Rongronggg9 / RSS-to-Telegram-Bot

A Telegram RSS bot that cares about your reading experience
https://t.me/RSStT_Bot
GNU Affero General Public License v3.0
1.5k stars 275 forks source link

On the same site, different recognition of encoding #391

Open butaford opened 9 months ago

butaford commented 9 months ago

Hello. RSSTT is installed in Docker. The latest versions do not display the Cyrillic alphabet correctly. On version 2.4 I have this: pic-20231224-184840

On 2.2 like this: pic-20231224-184812 Links for check: Displays correctly in all versions http://iptvin.ru/component/jcomments/?task=rss&object_id=1000853&object_group=com_content&tmpl=component Displays correctly no higher than version 2.2 http://iptvin.ru/component/jcomments/?task=rss&object_id=1000707&object_group=com_content&tmpl=component

Sorry for bad English.
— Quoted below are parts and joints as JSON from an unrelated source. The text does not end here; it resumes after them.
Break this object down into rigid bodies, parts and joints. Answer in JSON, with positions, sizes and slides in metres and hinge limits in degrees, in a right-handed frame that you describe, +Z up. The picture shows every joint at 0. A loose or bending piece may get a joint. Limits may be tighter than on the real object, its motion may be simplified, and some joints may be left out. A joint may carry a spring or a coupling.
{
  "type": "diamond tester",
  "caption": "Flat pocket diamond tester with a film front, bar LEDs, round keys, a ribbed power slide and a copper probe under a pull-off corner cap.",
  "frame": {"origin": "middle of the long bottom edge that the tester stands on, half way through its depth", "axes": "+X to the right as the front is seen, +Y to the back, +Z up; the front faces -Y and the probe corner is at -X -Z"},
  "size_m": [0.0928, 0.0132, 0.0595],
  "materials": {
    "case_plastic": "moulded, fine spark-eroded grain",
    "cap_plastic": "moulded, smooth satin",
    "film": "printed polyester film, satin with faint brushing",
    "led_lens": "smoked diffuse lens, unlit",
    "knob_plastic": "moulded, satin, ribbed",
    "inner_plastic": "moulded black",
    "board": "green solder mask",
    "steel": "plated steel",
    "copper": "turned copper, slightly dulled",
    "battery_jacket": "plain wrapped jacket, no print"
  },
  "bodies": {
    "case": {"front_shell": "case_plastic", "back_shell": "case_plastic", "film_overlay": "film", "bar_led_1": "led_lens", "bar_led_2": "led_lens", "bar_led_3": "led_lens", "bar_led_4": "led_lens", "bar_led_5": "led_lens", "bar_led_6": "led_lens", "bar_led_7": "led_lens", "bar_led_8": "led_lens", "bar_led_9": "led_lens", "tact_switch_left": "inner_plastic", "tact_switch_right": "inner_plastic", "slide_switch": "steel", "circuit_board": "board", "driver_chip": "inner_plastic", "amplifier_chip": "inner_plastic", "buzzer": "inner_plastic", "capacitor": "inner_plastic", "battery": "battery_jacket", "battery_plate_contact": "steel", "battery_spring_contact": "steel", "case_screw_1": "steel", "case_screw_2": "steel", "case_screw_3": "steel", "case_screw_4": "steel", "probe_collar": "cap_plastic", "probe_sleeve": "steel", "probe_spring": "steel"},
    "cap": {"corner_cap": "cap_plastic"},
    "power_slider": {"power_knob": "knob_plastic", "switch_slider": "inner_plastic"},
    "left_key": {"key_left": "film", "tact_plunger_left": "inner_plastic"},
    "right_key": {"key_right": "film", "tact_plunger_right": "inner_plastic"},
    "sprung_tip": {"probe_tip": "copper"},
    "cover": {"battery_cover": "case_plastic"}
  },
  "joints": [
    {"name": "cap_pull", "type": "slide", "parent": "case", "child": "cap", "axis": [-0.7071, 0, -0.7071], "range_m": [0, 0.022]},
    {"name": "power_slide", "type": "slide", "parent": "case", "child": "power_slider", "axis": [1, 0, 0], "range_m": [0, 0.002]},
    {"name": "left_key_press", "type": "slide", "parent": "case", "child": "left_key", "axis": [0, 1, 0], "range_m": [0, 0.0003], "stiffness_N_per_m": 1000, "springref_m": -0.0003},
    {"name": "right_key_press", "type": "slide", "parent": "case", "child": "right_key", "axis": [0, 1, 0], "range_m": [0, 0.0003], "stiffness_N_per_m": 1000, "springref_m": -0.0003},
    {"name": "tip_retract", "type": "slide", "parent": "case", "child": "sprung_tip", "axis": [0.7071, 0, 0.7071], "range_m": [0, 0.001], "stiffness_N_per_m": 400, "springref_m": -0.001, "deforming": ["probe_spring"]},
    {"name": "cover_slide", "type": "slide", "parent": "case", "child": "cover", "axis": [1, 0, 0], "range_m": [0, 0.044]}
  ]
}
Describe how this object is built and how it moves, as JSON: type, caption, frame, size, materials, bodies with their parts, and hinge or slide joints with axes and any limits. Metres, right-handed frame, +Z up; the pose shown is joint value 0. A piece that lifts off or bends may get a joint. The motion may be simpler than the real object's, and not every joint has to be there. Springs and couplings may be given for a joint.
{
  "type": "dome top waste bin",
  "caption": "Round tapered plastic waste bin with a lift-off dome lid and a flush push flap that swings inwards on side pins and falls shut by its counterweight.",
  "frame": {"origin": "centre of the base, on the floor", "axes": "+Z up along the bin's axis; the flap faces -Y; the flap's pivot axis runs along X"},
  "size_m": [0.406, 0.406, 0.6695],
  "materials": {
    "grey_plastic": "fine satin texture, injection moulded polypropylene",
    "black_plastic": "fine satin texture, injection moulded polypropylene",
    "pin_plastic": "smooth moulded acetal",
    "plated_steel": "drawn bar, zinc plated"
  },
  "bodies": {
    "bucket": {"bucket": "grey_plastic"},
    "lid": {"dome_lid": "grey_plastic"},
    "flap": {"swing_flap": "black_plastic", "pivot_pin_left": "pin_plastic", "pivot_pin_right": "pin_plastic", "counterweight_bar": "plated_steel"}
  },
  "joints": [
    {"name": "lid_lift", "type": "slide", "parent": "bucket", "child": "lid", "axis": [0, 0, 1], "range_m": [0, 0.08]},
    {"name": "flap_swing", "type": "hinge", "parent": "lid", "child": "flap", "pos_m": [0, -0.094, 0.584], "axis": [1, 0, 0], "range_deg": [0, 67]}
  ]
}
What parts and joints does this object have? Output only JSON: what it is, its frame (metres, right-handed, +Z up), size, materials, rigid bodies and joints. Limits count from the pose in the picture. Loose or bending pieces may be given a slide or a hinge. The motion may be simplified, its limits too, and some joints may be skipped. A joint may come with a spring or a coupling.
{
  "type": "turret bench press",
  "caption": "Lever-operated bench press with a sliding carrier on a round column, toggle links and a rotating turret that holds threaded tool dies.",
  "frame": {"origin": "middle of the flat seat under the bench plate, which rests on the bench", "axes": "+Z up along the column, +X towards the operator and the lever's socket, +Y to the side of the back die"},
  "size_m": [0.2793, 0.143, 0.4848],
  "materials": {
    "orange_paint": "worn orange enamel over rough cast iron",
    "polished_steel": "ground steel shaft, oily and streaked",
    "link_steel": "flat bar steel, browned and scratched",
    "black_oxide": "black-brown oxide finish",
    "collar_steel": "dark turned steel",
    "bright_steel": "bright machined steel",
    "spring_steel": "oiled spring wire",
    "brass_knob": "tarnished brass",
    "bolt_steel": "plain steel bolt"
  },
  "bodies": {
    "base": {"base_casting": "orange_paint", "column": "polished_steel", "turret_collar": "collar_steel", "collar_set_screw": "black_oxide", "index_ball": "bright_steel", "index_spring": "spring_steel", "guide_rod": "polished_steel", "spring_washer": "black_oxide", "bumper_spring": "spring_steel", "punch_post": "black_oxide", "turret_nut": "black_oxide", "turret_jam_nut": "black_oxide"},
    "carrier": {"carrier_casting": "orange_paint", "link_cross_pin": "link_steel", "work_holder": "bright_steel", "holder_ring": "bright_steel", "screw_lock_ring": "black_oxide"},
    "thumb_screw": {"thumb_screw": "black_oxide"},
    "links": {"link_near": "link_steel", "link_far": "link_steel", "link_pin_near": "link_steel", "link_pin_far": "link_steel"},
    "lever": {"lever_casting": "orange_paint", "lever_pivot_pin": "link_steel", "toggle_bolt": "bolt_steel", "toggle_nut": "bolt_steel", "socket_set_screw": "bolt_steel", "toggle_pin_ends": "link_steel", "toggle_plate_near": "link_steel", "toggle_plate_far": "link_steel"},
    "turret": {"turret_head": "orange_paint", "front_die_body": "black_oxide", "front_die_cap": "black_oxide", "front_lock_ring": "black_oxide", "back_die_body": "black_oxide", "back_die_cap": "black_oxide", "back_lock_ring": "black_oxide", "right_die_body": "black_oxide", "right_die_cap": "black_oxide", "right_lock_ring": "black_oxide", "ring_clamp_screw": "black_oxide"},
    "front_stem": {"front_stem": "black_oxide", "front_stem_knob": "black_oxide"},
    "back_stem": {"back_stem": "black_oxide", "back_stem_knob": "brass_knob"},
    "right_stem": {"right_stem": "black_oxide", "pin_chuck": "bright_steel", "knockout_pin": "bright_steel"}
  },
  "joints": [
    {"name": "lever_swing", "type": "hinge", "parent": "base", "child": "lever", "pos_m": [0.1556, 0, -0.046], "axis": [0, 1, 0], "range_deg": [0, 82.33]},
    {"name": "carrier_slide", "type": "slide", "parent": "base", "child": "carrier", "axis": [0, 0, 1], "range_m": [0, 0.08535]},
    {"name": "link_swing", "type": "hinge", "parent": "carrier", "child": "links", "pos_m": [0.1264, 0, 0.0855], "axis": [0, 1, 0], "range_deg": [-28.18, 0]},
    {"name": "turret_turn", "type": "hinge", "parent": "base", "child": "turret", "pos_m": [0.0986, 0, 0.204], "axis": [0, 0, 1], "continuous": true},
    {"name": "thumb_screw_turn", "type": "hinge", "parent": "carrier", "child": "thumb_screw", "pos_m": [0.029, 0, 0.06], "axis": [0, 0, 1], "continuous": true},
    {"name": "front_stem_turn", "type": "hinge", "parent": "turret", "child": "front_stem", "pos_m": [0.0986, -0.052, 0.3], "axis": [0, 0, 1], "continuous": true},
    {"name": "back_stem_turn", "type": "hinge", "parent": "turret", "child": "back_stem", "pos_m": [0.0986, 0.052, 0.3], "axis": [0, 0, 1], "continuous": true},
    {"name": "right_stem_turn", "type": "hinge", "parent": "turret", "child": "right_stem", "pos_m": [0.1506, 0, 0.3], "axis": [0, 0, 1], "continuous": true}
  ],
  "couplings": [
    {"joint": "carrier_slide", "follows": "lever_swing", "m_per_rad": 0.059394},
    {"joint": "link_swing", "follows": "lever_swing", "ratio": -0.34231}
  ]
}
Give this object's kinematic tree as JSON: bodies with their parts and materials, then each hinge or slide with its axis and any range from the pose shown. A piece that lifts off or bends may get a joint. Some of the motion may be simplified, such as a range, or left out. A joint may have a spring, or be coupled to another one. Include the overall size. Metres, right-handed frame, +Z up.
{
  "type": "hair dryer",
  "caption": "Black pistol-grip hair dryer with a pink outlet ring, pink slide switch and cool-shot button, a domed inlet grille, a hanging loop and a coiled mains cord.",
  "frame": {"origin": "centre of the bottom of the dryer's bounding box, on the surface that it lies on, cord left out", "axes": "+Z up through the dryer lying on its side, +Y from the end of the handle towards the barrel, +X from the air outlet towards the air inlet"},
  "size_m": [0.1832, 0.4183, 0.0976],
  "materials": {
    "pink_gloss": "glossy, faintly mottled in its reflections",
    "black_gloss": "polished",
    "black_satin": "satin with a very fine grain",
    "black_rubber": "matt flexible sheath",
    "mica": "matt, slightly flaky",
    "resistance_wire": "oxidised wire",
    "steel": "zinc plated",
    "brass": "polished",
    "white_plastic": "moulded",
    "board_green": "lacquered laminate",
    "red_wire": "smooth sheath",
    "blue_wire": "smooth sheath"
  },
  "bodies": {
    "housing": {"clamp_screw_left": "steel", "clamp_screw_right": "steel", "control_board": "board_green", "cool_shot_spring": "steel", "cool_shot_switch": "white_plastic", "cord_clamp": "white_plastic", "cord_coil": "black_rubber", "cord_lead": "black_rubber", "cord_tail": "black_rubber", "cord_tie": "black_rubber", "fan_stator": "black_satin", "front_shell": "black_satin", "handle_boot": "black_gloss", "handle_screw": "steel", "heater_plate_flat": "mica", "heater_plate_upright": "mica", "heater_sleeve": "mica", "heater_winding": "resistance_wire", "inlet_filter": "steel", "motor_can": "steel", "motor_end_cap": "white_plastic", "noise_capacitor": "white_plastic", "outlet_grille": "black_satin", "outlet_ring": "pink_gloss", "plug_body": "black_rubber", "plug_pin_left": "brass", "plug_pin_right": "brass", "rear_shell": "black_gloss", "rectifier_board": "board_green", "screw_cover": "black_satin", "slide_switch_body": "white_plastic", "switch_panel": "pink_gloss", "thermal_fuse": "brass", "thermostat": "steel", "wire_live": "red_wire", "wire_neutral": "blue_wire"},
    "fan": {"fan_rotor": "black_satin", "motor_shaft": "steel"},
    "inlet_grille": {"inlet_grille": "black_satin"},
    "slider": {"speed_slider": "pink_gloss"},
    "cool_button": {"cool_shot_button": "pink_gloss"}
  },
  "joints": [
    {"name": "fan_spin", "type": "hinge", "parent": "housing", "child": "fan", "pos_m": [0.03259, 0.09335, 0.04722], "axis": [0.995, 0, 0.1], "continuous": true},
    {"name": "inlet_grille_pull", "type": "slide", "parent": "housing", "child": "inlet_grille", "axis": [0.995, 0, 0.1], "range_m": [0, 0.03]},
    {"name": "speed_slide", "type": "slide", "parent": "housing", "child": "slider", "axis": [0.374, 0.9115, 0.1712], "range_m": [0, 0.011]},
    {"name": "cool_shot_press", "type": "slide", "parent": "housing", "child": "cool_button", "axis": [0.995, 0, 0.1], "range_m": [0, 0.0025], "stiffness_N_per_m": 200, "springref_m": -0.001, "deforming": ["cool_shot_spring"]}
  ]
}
Best Regards

Rongronggg9 commented 9 months ago

The later feed seems to contain invalid characters in UTF-8, which makes feedparser fall back to other encodings. Theoretically, it is either an upstream issue or a website fault, but I will try to work around it before it gets fixed upstream.

Before v2.3, feeds were decoded by aiohttp before passing to feedparser.

butaford commented 9 months ago

Thank you. Thank you. Thank you 😘 Works correctly with your edits: https://github.com/Rongronggg9/feedparser/tree/fix/encoding-confidence

image image